The “multiple burdens” on corporations referred to by Nippon Keidanren are corporate taxes, anti-greenhouse gas measures, and labor regulations. However, thanks to the preferential tax systems favorable to large corporations, Japan’s big businesses shoulder virtually the same (or lower) rate of corporate tax as that in corporations in European countries. The corporate tax rate paid for seven years up to FY 2009 by Sumitomo Chemical, for example, was only 16.6%.

The big business lobby has urged the government to ease labor regulations in order to increase temporary jobs and has been rejecting compulsory cuts in greenhouse gas emissions. Their list of “burdens” clearly shows the greedy nature of large corporations.

Stable supply of power

Trial calculations made by power companies are marked by an underestimate of supply and an overestimate of demand, with the intention of emphasizing possible power shortages.
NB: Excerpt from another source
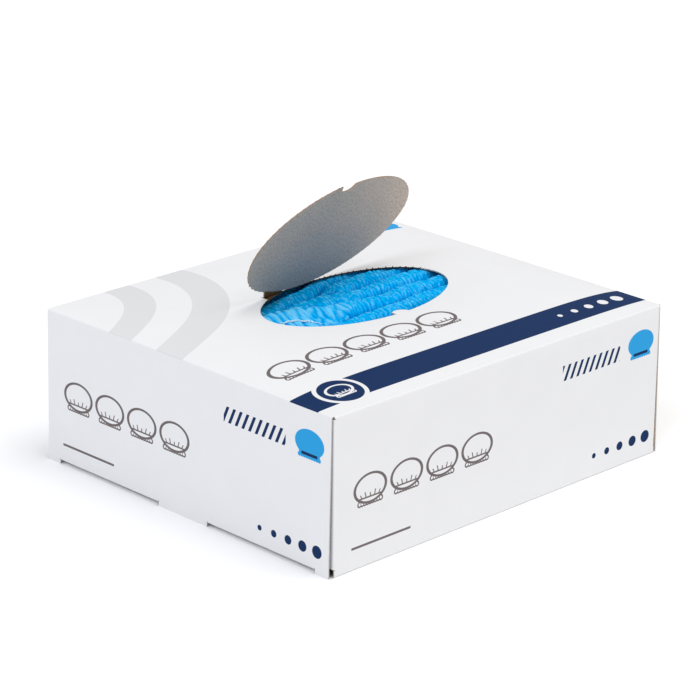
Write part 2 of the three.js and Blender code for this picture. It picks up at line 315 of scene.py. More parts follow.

An estimate by a non-profit environmental organization indicates that power supply will surpass the maximum summertime demand even in the case of a halt to all NPPs.

The Fukushima NPP accident has clearly shown that the present NPP technology cannot exist in harmony with human societies. The essential need to stabilize the supply of power is to achieve an NPP-free Japan as early as possible and to make the greatest national effort to rapidly develop renewable energy sources.